SQL Server: Most efficient way to look for set based on 2 columns

71 Views Asked by At

Edit: I realized I asked the question wrong. What I really meant to ask was, "given a set of values for [Column B], check if there is a value in [Column A] that matches all of the set and no others."


I'm not sure if what I want to do has an official name, so searching for my question has been difficult.

Given a table with 2 columns and a list of values, I want to see if this combination (and only this combination) exists in the table.

For instance, given this table (assume it's the whole table):

|----------|----------|
| Column A | Column B |
|----------|----------|
| 12345    | abcde    |
|----------|----------|
| 12345    | xyz      |
|----------|----------|
| 12345    | abcd     |
|----------|----------|
| 12345    | abbba    |
|----------|----------|

And given this input parameter:

Declare @columnBs Varchar(Max) = '["abcde","xyz","abcd","abbba"]';

For that set, I want to return 12345. So, basically, I want to run a check and see if any value in [Column A] matches all of the values in [Column B] to all of the values in @columnBs AND NO OTHER VALUES.

Without a value for [Column A] as a starting point, I'm having trouble even conceiving of a long-form solution.
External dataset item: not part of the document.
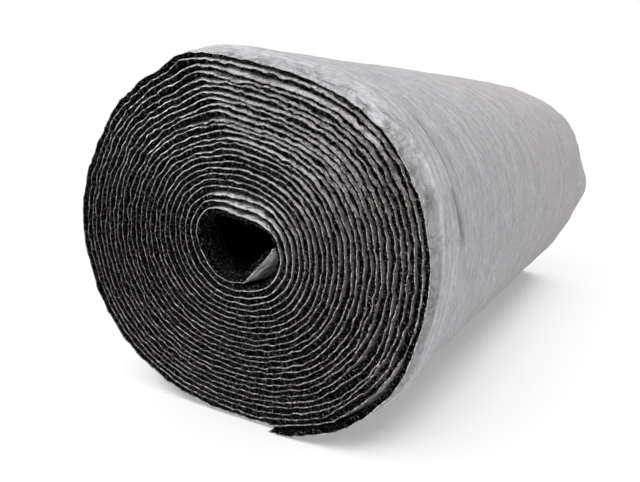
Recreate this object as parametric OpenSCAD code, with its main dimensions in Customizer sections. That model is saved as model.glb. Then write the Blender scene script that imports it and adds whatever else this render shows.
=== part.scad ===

If it helps to conceptualize this better, this is a solution for messaging where:

  • [Column A] represents the thread's primary key
  • [Column B] represents a user assigned to the thread

So, if a new message comes in for a set of users, I want to see whether there is an existing thread for all of the users supplied by @columnBs and no other users.

2

There are 2 best solutions below

1
On BEST ANSWER

I read this that you need to find a value in ColumnA that corresponds to exactly, no more and no less, the same values in your query. So, you need to join the search values, ensure all of them exist for a single ColumnA, and then ensure that no more exist. You could do it by cross joining them, but for larger sets of data, that would have awful performance. This may be a little better:

-- Set up the source data.
create table MyTable (
        ColumnA int,
        ColumnB nvarchar(max)
    )
insert MyTable
    (ColumnA, ColumnB)
    Values
    -- Value 1 contains exactly the same values as we'll be looking for
    (1, 'abcde'),
    (1, 'xyz'),
    (1, 'abcd'),
    (1, 'abbba'),
    -- Value 2 contains all of them, plus one more different value
    (2, 'abcde'),
    (2, 'xyz'),
    (2, 'abcd'),
    (2, 'abbba'),
    (2, 'xxxxx'),
    -- Value 3 contains one less value
    (3, 'abcde'),
    (3, 'xyz'),
    (3, 'abcd'),
    -- Value 4 contains one different value
    (4, 'abcde'),
    (4, 'xyz'),
    (4, 'abcd'),
    (4, 'xxxxxxxxx')


-- These are the values we are looking for:
create table #searchValues (
            value nvarchar(max)
        )
insert #searchValues
    (value) values
    ('abcde'),
    ('xyz'), 
    ('abcd'), 
    ('abbba')

declare @valueCount int = (select COUNT(*) from #searchValues)


select  t.ColumnA
    from (
        -- This inner query finds all ColumnA values
        -- that link to all of the specified ColumnB values.
        select  tab.ColumnA
            from #searchValues t
            join MyTable tab on
                t.value = tab.ColumnB
            group by tab.ColumnA
            having COUNT(*) = @valueCount
        ) x
    -- And this outer join and group by will filter out those that 
    -- have all the values, plus some more.
    join MyTable t on
        t.ColumnA = x.ColumnA
    group by t.ColumnA
    having COUNT(*) = @valueCount



drop table #searchValues
drop table MyTable

This will produce just the value 1 as a result, because it matches exactly.

1
On

use STRING_SPLIT() if you are on SQL Server 2016 and later. If you use an earlier version of SQL Server, you can use this http://www.sqlservercentral.com/articles/Tally+Table/72993/ to parse the CSV into column wise result list

declare @table table
(
    ColumnA int,
    ColumnB varchar(6)
)

insert into @table select 12345, 'abcde'
insert into @table select 12345, 'xyz'
insert into @table select 12345, 'abcd'
insert into @table select 12345, 'abbba'

declare @columnBs varchar(max) = 'abcde,xyz,abcd,abbba';

; with cte as
(
    select  value, cnt = count(*) over()
    from    string_split(@columnBs, ',')
)
select  ColumnA
from    cte c
    inner join @table t on  c.value = t.ColumnB
group by ColumnA
having count(*) = max(c.cnt)